I think a lot of it stems from either misunderstanding, edge cases (http://www.gabrielweinberg.com/blog/2010/02/one-in-a-million...), or just a fundamental problem with the idea of referring friends.
--you could opt-out from emails or remove yourself from the database at any time.
--you could see a detailed explanation of how every aspect of the site worked before signing up, on a page I spent countless hours writing and tweaking.
--similarly, there was a vast support system that answered almost any faq.
--you could see the whole database on our static site before signing up.
When you sold NDB did you have any concerns about how the new owners would treat members and their data? Knowing what has happened since (which--for some people at least--seems to be controversial) the sale would you do anything differently if you could?
A few years ago I had a company approach me to sell a small site I was running but I was never quite convinced they weren't just spammers/scammers wanting a customer list and felt like I owed my users more than that.
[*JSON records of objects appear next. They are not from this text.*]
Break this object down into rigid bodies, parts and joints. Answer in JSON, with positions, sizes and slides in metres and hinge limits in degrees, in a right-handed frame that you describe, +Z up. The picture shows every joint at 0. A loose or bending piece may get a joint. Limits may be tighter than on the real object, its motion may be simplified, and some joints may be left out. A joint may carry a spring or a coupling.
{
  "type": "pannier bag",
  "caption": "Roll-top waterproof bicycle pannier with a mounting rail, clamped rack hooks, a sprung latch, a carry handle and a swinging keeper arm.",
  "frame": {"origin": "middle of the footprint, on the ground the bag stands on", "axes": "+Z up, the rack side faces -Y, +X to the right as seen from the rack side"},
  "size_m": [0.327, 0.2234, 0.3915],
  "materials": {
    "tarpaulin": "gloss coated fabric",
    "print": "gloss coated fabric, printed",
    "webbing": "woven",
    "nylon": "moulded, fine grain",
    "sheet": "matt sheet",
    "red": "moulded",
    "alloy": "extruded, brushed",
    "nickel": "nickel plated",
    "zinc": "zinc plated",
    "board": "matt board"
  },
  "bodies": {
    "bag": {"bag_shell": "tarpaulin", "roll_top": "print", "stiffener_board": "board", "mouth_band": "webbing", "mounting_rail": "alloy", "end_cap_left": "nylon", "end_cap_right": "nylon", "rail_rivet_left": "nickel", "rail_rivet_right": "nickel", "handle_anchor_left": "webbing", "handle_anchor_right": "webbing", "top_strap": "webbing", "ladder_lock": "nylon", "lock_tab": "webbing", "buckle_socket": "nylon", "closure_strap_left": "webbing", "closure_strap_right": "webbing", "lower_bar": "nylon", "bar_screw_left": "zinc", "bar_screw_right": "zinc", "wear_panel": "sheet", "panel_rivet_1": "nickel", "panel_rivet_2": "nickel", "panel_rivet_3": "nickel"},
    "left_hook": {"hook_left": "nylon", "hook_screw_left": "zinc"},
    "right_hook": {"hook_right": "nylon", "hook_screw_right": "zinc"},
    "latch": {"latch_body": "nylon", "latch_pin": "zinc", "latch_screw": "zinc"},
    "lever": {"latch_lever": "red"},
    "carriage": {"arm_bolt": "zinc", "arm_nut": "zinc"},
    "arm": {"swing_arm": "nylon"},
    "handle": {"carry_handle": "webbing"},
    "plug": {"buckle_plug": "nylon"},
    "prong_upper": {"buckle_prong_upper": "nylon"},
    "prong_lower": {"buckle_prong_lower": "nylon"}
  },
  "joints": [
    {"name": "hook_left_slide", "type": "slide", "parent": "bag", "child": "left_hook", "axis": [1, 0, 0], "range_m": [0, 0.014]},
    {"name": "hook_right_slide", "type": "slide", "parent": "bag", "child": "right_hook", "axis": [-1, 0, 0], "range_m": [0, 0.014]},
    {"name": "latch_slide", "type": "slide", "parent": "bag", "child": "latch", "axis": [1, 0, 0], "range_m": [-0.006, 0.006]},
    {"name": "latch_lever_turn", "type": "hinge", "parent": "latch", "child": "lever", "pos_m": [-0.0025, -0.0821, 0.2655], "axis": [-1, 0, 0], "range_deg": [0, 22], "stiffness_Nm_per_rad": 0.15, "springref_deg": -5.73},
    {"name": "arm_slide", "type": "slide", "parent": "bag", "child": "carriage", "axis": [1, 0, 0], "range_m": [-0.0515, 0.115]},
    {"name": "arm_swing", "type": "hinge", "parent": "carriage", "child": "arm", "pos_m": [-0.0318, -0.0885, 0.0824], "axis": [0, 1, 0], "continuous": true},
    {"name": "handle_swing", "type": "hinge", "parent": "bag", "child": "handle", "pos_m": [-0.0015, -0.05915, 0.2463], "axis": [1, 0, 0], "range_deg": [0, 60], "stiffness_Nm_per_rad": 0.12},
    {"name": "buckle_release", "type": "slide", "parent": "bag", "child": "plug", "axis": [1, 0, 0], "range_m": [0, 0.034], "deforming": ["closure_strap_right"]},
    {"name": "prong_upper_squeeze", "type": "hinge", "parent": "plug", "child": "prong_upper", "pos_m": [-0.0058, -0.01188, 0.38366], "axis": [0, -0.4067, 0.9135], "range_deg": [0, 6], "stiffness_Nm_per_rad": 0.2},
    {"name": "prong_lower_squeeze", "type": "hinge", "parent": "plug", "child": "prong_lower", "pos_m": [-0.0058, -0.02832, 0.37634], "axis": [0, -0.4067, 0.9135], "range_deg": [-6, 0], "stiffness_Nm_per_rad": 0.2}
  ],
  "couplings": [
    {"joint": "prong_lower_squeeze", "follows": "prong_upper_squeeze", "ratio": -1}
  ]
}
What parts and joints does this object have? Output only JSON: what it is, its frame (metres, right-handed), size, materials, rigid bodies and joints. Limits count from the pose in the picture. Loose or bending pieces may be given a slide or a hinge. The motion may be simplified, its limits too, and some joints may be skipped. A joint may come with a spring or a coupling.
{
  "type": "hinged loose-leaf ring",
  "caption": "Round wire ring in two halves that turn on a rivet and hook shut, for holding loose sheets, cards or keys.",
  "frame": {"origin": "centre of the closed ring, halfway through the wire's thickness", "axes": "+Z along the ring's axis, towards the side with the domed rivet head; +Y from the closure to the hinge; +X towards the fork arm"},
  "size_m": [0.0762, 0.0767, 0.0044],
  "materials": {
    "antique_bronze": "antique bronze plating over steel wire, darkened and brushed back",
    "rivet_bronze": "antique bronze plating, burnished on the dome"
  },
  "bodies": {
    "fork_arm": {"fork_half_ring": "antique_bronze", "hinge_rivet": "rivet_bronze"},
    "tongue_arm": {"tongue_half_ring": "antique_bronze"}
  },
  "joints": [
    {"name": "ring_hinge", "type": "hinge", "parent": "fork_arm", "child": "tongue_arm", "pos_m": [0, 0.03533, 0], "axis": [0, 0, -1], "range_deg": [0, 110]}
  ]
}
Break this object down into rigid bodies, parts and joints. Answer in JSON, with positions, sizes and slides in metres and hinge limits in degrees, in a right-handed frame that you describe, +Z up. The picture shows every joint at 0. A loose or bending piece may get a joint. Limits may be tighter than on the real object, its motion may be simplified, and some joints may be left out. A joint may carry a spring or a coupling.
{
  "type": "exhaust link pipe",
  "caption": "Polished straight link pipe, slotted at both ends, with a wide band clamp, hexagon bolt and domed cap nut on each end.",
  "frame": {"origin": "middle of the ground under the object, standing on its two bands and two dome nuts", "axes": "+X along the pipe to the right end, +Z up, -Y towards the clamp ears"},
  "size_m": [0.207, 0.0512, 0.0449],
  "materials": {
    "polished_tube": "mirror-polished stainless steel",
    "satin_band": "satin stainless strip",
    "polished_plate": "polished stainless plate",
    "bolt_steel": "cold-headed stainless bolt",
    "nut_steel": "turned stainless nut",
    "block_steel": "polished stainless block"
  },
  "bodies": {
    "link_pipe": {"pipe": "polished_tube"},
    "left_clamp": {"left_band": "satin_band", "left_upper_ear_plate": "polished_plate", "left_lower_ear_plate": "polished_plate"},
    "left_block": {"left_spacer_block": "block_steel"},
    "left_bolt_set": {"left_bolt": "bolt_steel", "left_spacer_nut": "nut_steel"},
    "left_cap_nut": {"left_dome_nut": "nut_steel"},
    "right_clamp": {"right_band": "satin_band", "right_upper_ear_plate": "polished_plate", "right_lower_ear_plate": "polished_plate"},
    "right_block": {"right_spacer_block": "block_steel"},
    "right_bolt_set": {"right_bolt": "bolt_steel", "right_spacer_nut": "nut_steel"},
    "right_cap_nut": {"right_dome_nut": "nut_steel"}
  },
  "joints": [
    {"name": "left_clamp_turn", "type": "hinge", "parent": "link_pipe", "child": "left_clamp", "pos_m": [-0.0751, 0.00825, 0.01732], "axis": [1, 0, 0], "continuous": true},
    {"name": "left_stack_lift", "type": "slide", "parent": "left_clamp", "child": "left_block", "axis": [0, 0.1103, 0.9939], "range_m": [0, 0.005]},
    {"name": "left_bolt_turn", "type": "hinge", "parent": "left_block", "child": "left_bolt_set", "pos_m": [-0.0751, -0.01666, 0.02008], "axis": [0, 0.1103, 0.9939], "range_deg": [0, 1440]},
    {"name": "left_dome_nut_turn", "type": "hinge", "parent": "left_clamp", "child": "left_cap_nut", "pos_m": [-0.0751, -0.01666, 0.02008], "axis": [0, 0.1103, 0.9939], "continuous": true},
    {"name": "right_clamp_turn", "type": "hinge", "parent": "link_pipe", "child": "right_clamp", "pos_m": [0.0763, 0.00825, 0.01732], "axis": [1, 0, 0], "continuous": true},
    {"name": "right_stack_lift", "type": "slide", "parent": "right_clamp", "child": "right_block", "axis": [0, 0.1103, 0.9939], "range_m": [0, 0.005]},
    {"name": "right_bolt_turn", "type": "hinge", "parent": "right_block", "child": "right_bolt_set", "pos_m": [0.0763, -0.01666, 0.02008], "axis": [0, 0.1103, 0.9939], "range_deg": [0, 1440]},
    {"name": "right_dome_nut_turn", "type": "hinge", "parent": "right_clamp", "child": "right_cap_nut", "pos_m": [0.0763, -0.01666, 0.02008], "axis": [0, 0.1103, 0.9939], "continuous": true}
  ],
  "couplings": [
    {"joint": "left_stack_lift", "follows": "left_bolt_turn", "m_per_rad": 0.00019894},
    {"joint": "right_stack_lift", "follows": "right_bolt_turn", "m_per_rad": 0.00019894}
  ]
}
It be would interesting to know what did you learn of each these projects?
Which project do you consider the most important from learning perspective?
Call it something like 'Start Up Down'?
What do people think? Obviously not really something that's going to become a lucrative venture but it wouldn't be tough to create either.
I haven't had nearly as many at-bats as you have, but enough to know that I personally can't get very far on my own without an experienced voice guiding me past a lot of dumb ideas.
For Zoofoo, Email client, Yahoo store thing, Namesdatabase & Kangadoo I worked with the same partner. The "Wall" (never launched) was with a different partner. And nth Club was with another partner. The rest is/was solo.